-- BEGIN Provided material --
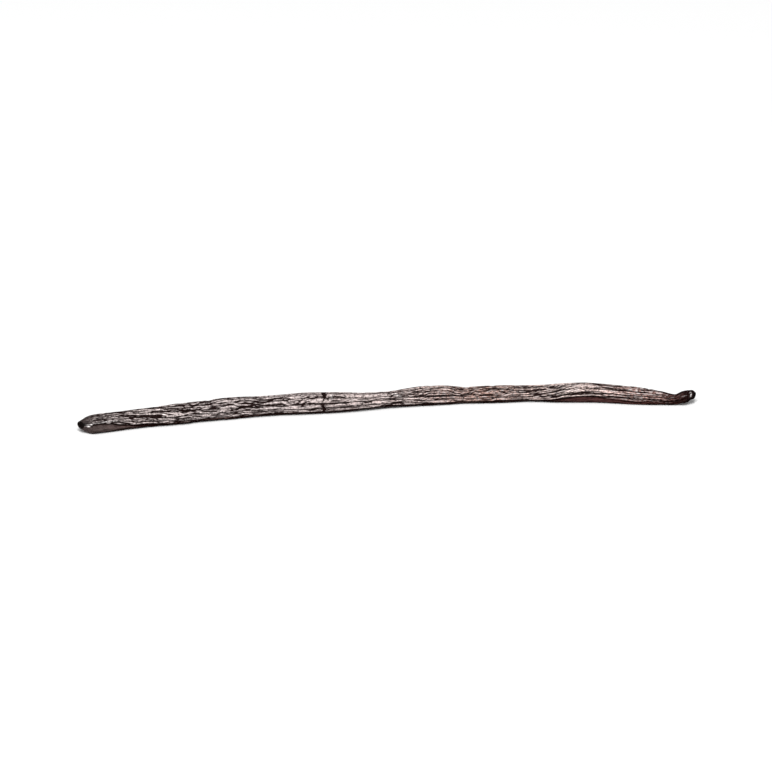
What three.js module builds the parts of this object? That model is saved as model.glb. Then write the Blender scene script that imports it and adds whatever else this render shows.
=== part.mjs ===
// A cured vanilla pod lying on its side: one long, thin, wrinkled seed pod of one piece.
// Millimetres, +Z up. The blunt blossom end is towards -X. The stem end, towards +X, narrows to a
// neck and turns up in a short crook that ends in the dished scar where the pod was picked.
// The origin is on the surface that the pod lies on, under the middle of its bounding box.
// Places along the pod are distances from the blossom scar, measured along X.
// Turns round the pod are degrees, 0 facing -Y and 90 facing up.

import * as THREE from "three";

// The whole pod
const reach = 163.4; // blossom scar to stem cut, along X
const widthShare = 1.12; // half the width, as a share of the half thickness seen from the side
const heightShare = 0.975; // half the height, as a share of the same

// Half thickness, as [place, size]: the pod without its swellings and waists
const girth = [
  [0, 1.02],
  [0.7, 1.48],
  [1.6, 2.02],
  [2.8, 2.34],
  [4.5, 2.5],
  [9, 2.52],
  [20, 2.49],
  [45, 2.7],
  [68, 2.68],
  [90, 2.42],
  [120, 2.26],
  [135, 2.42],
  [146, 2.34],
  [152, 2.02],
  [158.4, 1.33],
  [160.2, 1.57],
  [161.6, 1.55],
  [162.3, 1.42],
  [162.8, 1.38],
  [reach, 0.94],
];

// Swellings are positive and waists negative; span is half their length
const swellings = [
  { place: 15, span: 8, size: -0.08 },
  { place: 27, span: 7, size: 0.16 },
  { place: 39.5, span: 7, size: 0.17 },
  { place: 52, span: 8, size: -0.12 },
  { place: 62, span: 8, size: 0.12 },
  { place: 80.5, span: 12.5, size: -0.46 },
  { place: 93.5, span: 10, size: 0.2 },
  { place: 103.5, span: 5.5, size: -0.2 },
  { place: 120, span: 7, size: -0.2 },
  { place: 133, span: 8.5, size: 0.2 },
];

// The middle line's place sideways and its height, as [place, size]
const sideways = [
  [0, -5.9],
  [8, -4.35],
  [16, -2.9],
  [27, -1.6],
  [42, 0.3],
  [57, 0.9],
  [75, 0.8],
  [93, 2.4],
  [104, 2.1],
  [118, 1.4],
  [127, 0.3],
  [136, -0.6],
  [147, -3.2],
  [155, -5.1],
  [159, -6.0],
  [reach, -6.9],
];
const lift = [
  [0, 2.5],
  [2.4, 2.2],
  [5, 2.3],
  [12, 2.22],
  [30, 2.46],
  [45, 2.5],
  [62, 2.56],
  [80, 2.35],
  [94, 2.32],
  [110, 2.1],
  [133, 2.32],
  [146, 2.06],
  [154, 1.68],
  [158, 1.4],
  [160.5, 2.2],
  [162.2, 2.68],
  [reach, 2.62],
];

// Lengthwise creases, with a plump ridge between each two. The first is the pod's seam, and the
// others keep beside it.
const creaseCount = 12;
const seam = 0;
const creaseDepth = 0.58;
const creaseSharpness = 4; // how steeply a crease's sides climb to the ridges beside it
const creaseJitter = 0.22; // uneven spacing, as a share of the spacing
const creaseWander = 0.2; // how far a crease strays, as a share of the spacing
const wanderLength = 11;
const fadeLength = 7; // creases deepen and fade out again over about this length
const leastCrease = 0.3; // depth of the shallowest stretches, as a share of the full depth
const smoothEndLength = 7; // creases grow in over this length from the scars
const wanderKey = 20; // the first of the seeds that say how the creases stray
const fadeKey = 60; // the first of the seeds that say how they fade
const seedStride = 57; // more than the draws along the pod, so that no two creases share one
// The seam's turn, as [place, degrees]
const seamTurn = [
  [0, 20],
  [6, 17],
  [10, 2],
  [14, -17],
  [22, -38],
  [32, -56],
  [60, -66],
  [100, -66],
  [118, -52],
  [124, -36],
  [129, -17],
  [133.5, -4],
  [144, -2],
  [154.5, 2],
  [reach, 6],
];
// The creases just below the seam leave smooth skin here; span is half the length
const smoothCreases = 2;
const smoothSharpness = 4; // how abruptly the smooth skin ends
const smoothStretches = [
  { place: 7.5, span: 7.5 },
  { place: 141, span: 14 },
];

// Folds across the pod, where it has been bent: turn and spread are degrees, slant is
// how far the fold leans along the pod from one side of its spread to the other
const folds = [
  { place: 35.3, turn: 98, spread: 45, width: 1.1, depth: 0.3, slant: 0.5 },
  { place: 51.9, turn: 62, spread: 28, width: 0.7, depth: 0.3, slant: 0 },
  { place: 65.9, turn: 80, spread: 46, width: 0.9, depth: 0.52, slant: -1 },
  { place: 65.0, turn: 0, spread: 34, width: 0.8, depth: 0.42, slant: -1 },
  { place: 65, turn: -150, spread: 60, width: 0.9, depth: 0.3, slant: 0.6 },
  { place: 83.5, turn: 64, spread: 40, width: 1.2, depth: 0.3, slant: -2.6 },
  { place: 103.6, turn: 104, spread: 40, width: 1.3, depth: 0.3, slant: 0.6 },
  { place: 123.8, turn: 40, spread: 85, width: 1.0, depth: 0.26, slant: 0.8 },
  { place: 150.8, turn: -4, spread: 24, width: 0.9, depth: 0.34, slant: 0 },
  { place: 158.4, turn: 4, spread: 34, width: 0.7, depth: 0.2, slant: 0 },
];

// Scars: both ends are dished, with a rim, and face the viewer a little. Lean is how far along the
// pod the scar's ring leans for each millimetre across it, and span is where that has faded out.
const scars = [
  { place: 0, lean: 0.5, span: 3.6 },
  { place: reach, lean: -0.4, span: 3.6 },
];
const dishDepth = 0.3;
const dishFloorShare = 0.55; // radius of the dish's flat middle, as a share of the rim

// How finely the solid is divided
const pointsPerRidge = 3;
const ringStep = 1.5;
const fineStep = 0.6;
const fineReach = 1.4; // rings are close together within this distance of a fold
const endLength = 5; // and within this distance of either end

const degrees = Math.PI / 180;
const nearby = 0.05; // the middle line's direction is taken between points this far to each side

// Reads a list of [place, size] as one smooth curve through its points.
function along(stations, place) {
  const last = stations.length - 1;
  const at = Math.min(Math.max(place, stations[0][0]), stations[last][0]);
  let i = 0;
  while (i < last - 1 && at > stations[i + 1][0]) i += 1;
  const [x0, y0] = stations[i];
  const [x1, y1] = stations[i + 1];
  const slopeAt = (k) => {
    const before = stations[Math.max(k - 1, 0)];
    const after = stations[Math.min(k + 1, last)];
    return (after[1] - before[1]) / (after[0] - before[0]);
  };
  const span = x1 - x0;
  const t = (at - x0) / span;
  const rise = 3 * t * t - 2 * t * t * t;
  return (
    y0 +
    (y1 - y0) * rise +
    slopeAt(i) * span * (t - 2 * t * t + t * t * t) +
    slopeAt(i + 1) * span * (t * t * t - t * t)
  );
}

// A smooth hump: 1 at 0, 0 beyond 1 on either side.
function hump(distance) {
  const d = Math.abs(distance);
  return d >= 1 ? 0 : (1 - d * d) ** 2;
}

// One seeded draw from 0 to 1.
function draw(key) {
  const value = Math.sin(key * 12.9898 + 78.233) * 43758.5453;
  return value - Math.floor(value);
}

// Seeded wandering from -1 to 1, smooth over the given length.
function drift(key, place, length) {
  const cell = Math.floor(place / length);
  const t = place / length - cell;
  const ease = t * t * (3 - 2 * t);
  const from = draw(key * seedStride + cell);
  const to = draw(key * seedStride + cell + 1);
  return 2 * (from + (to - from) * ease) - 1;
}

// The signed difference between two turns, from -180 to 180.
function turnBetween(turn, other) {
  return ((((turn - other + 180) % 360) + 360) % 360) - 180;
}

function halfThickness(place) {
  return swellings.reduce(
    (sum, s) => sum + s.size * hump((place - s.place) / s.span),
    along(girth, place),
  );
}

const creaseSpacing = 360 / creaseCount;

// The turn at which a crease runs.
function creaseTurn(crease, place) {
  const start = along(seamTurn, place);
  if (crease === seam) return start;
  const uneven = creaseJitter * (2 * draw(crease + 1) - 1);
  const stray = creaseWander * drift(crease + wanderKey, place, wanderLength);
  return start + creaseSpacing * (crease + uneven + stray);
}

// How smooth the skin is just below the seam, from 0 to 1.
function smoothness(place) {
  const shares = smoothStretches.map(
    (s) => 1 - Math.abs((place - s.place) / s.span) ** smoothSharpness,
  );
  return Math.max(...shares, 0);
}

// How deep a crease is, in millimetres.
function creaseCut(crease, place) {
  const fade = crease === seam ? 1 : 0.5 + 0.5 * drift(crease + fadeKey, place, fadeLength);
  const kept = crease < creaseCount - smoothCreases ? 1 : 1 - smoothness(place);
  const fromEnd = Math.min(place, reach - place);
  const grown = Math.min(fromEnd / smoothEndLength, 1);
  return creaseDepth * grown * kept * (leastCrease + (1 - leastCrease) * fade);
}

function foldCut(place, turn) {
  return folds.reduce((sum, f) => {
    const off = turnBetween(turn, f.turn) / f.spread;
    const lean = (f.slant * off) / 2;
    return sum + f.depth * hump((place - f.place - lean) / f.width) * hump(off);
  }, 0);
}

// The middle line with the directions across the pod: side faces -Y and up is square to both.
function frameAt(place) {
  const middle = (p) => new THREE.Vector3(p, along(sideways, p), along(lift, p));
  const forward = middle(Math.min(place + nearby, reach))
    .sub(middle(Math.max(place - nearby, 0)))
    .normalize();
  const side = new THREE.Vector3()
    .crossVectors(forward, new THREE.Vector3(0, 0, 1))
    .normalize();
  const up = new THREE.Vector3().crossVectors(side, forward);
  return { centre: middle(place), forward, side, up };
}

// How far along the pod a ring leans, for each millimetre across it.
function leanAt(place) {
  return scars.reduce((sum, s) => sum + s.lean * hump((place - s.place) / s.span), 0);
}

// One point of the skin, between a crease and the next, pressed flat where it meets the surface.
// A ring leans about its far side, which keeps the pod as long as it is.
function skinPoint(frame, place, crease, share) {
  const next = (crease + 1) % creaseCount;
  const from = creaseTurn(crease, place);
  const to = creaseTurn(next, place) + (next === 0 ? 360 : 0);
  const turn = from + (to - from) * share;
  const cut =
    creaseCut(crease, place) * (1 - share) ** creaseSharpness +
    creaseCut(next, place) * share ** creaseSharpness +
    foldCut(place, turn);
  const half = halfThickness(place);
  const across = (half * widthShare - cut) * Math.cos(turn * degrees);
  const above = (half * heightShare - cut) * Math.sin(turn * degrees);
  const point = frame.centre
    .clone()
    .addScaledVector(frame.forward, leanAt(place) * (half * widthShare + across))
    .addScaledVector(frame.side, across)
    .addScaledVector(frame.up, above);
  point.z = Math.max(point.z, 0);
  return point;
}

function ringAt(place) {
  const frame = frameAt(place);
  const ring = [];
  for (let crease = 0; crease < creaseCount; crease += 1)
    for (let i = 0; i < pointsPerRidge; i += 1)
      ring.push(skinPoint(frame, place, crease, i / pointsPerRidge));
  return ring;
}

// A dished scar: the end ring drawn in and sunk into the pod, and the middle of the dish.
function dish(rim, place, inwards) {
  const { centre, forward } = frameAt(place);
  const rimMiddle = centre.addScaledVector(
    forward,
    leanAt(place) * halfThickness(place) * widthShare,
  );
  const sunk = forward.clone().multiplyScalar(inwards * dishDepth);
  const floor = rim.map((point) =>
    point.clone().sub(rimMiddle).multiplyScalar(dishFloorShare).add(rimMiddle).add(sunk),
  );
  return { floor, middle: rimMiddle.clone().add(sunk) };
}

// Rings stand close together at the folds and at both ends, and further apart between them.
function ringPlaces() {
  const places = [0];
  let place = 0;
  while (place < reach) {
    const atFold = folds.some((f) => Math.abs(place - f.place) < fineReach);
    const atEnd = Math.min(place, reach - place) < endLength;
    place += atFold || atEnd ? fineStep : ringStep;
    places.push(Math.min(place, reach));
  }
  return places;
}

// Joins the rings, first to last, into one closed skin.
function skinGeometry() {
  const rings = ringPlaces().map(ringAt);
  const blossomDish = dish(rings[0], 0, 1);
  const stemDish = dish(rings[rings.length - 1], reach, -1);
  const all = [blossomDish.floor, ...rings, stemDish.floor];
  const sides = creaseCount * pointsPerRidge;
  const points = [...all.flat(), blossomDish.middle, stemDish.middle];
  const blossomTip = points.length - 2;
  const stemTip = points.length - 1;

  const faces = [];
  for (let ring = 0; ring < all.length - 1; ring += 1)
    for (let i = 0; i < sides; i += 1) {
      const a = ring * sides + i;
      const b = ring * sides + ((i + 1) % sides);
      faces.push(a, a + sides, b + sides, a, b + sides, b);
    }
  const lastRing = (all.length - 1) * sides;
  for (let i = 0; i < sides; i += 1) {
    const next = (i + 1) % sides;
    faces.push(blossomTip, i, next);
    faces.push(stemTip, lastRing + next, lastRing + i);
  }
  return new THREE.BufferGeometry().setFromPoints(points).setIndex(faces);
}

function podMesh() {
  const geometry = skinGeometry();
  geometry.computeBoundingBox();
  const middle = geometry.boundingBox.getCenter(new THREE.Vector3());
  geometry.translate(-middle.x, -middle.y, -geometry.boundingBox.min.z);
  geometry.computeVertexNormals();
  const curedSkin = new THREE.MeshStandardMaterial({
    color: "#5c4846",
    roughness: 0.45,
    metalness: 0,
  });
  const mesh = new THREE.Mesh(geometry, curedSkin);
  mesh.name = "pod";
  return mesh;
}

const vanillaPod = new THREE.Group();
vanillaPod.add(podMesh());

export default vanillaPod;
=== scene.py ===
"""The looks of one cured vanilla pod, lying on a white floor.

A vanilla pod is an orchid's seed capsule. Curing shrinks its flesh, so its thin oily skin is drawn
into ridges that run along it, with sharp dark grooves between them. The skin here is one mesh: the
solid's own form at a finer division, with the wrinkles that are too fine for the solid cut into it
by a tree of geometry nodes. The same net of wrinkles darkens the material, as painted shade in the
grooves.

Meshes and the studio are in metres, and the pod's own sizes in millimetres and degrees. Places along
the pod are counted from the blossom scar, and turns round it from the side that faces -Y, with 90
facing up.
"""

import logging
import math
from dataclasses import dataclass, field
from enum import Enum

import bpy
import numpy as np
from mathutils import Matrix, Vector


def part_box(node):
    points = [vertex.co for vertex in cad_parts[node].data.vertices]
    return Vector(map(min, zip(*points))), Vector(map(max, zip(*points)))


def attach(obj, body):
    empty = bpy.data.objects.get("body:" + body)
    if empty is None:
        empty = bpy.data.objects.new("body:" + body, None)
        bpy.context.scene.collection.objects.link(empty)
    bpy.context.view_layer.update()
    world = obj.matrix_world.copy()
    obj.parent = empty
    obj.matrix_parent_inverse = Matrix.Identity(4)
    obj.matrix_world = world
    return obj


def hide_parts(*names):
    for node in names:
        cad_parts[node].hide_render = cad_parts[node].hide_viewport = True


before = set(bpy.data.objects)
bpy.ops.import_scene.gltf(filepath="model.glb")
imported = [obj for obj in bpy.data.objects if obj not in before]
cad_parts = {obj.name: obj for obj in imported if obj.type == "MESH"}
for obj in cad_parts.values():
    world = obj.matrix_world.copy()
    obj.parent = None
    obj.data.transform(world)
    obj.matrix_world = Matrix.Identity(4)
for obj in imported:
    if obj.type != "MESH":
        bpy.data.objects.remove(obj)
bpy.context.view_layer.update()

NODE = "pod"
BODY = "root"
MM = 0.001

Stations = tuple[tuple[float, float], ...]
Tree = bpy.types.NodeTree
Socket = bpy.types.NodeSocket
Given = float | Socket
Sockets = dict[str, Socket]

log = logging.getLogger("vanilla_pod")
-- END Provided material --
From the first line of the data above to the line holding "import * as", reproduce each line exactly; emit no other lines.

▸ **Full output**
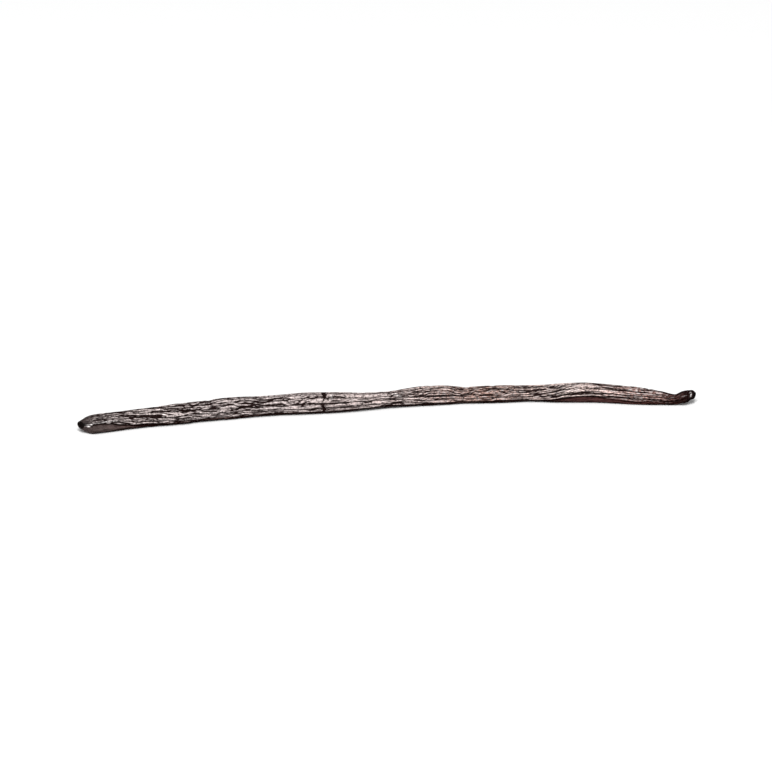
What three.js module builds the parts of this object? That model is saved as model.glb. Then write the Blender scene script that imports it and adds whatever else this render shows.
=== part.mjs ===
// A cured vanilla pod lying on its side: one long, thin, wrinkled seed pod of one piece.
// Millimetres, +Z up. The blunt blossom end is towards -X. The stem end, towards +X, narrows to a
// neck and turns up in a short crook that ends in the dished scar where the pod was picked.
// The origin is on the surface that the pod lies on, under the middle of its bounding box.
// Places along the pod are distances from the blossom scar, measured along X.
// Turns round the pod are degrees, 0 facing -Y and 90 facing up.

import * as THREE from "three";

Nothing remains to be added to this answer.